Béa nodded - and again, I had the feeling that she was willing me on, wanting me to know that I was getting warm, nodding only in acknowledgement of what I had already found out but as if encouraging me on to ever further revelations, drawing each new fragment of truth out of me as, clue by clue, some general-knowledge staple - please sir, 1066 - may be drawn out of a schoolchild.

In all, The Key Of The Tower is a book of halves, strictly divided by the fall of a tree, be they plot points or the structure itself. While the notion of Adair doing Hitchcock is novel, his drive to parody the genre comes off wanting, and I have no doubt that if he’d stuck to maintaining the atmosphere and suspense then a better novel may have appeared. It now seems, however, that when Adair touches on Hitch (Alistair Farjeon in A Mysterious Affair Of Style is pretty much him in all but name) it may just be best to avoid.


But, damn him, there’s no way you can avoid him because, at his best or not, he’s just so readable as to almost forgive him. At the start of the novel there’s a long description of the Mini’s windscreen wipers, with the occasional snatch of the road ahead. While it primarily relates to Lantern’s journey through Brittany, it’s also reads as a clever portent for the reader.

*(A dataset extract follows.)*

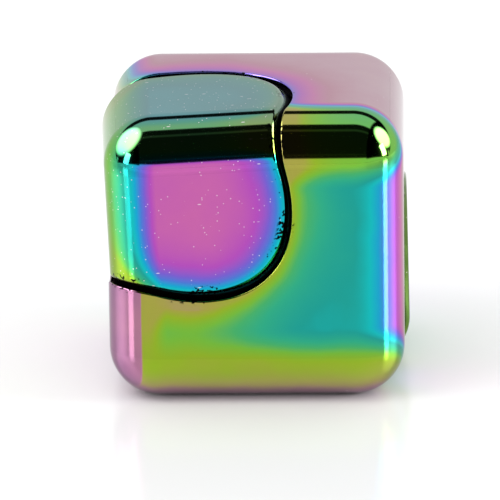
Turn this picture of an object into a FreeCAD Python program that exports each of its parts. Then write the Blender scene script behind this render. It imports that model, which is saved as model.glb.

And at those brief moments when the windscreen had been wiped clear, and before a brand new rash of raindrops erupted, it would come as a slight but real surprise, it would even obscurely disappoint me, that the scenery hadn’t meanwhile been shifted and that the dark mute road in front of me remained unaltered, with only an occasional signpost, preternaturally aglow in the gloom, to attest that I had made any headway.

Come the end of The Key Of The Tower, having barely had the rug pulled out from under itself, the scenery hasn’t shifted, the road is unaltered, and aside from a nod here and there, there’s little to recommend it. He’s right, though, that does come as a surprise.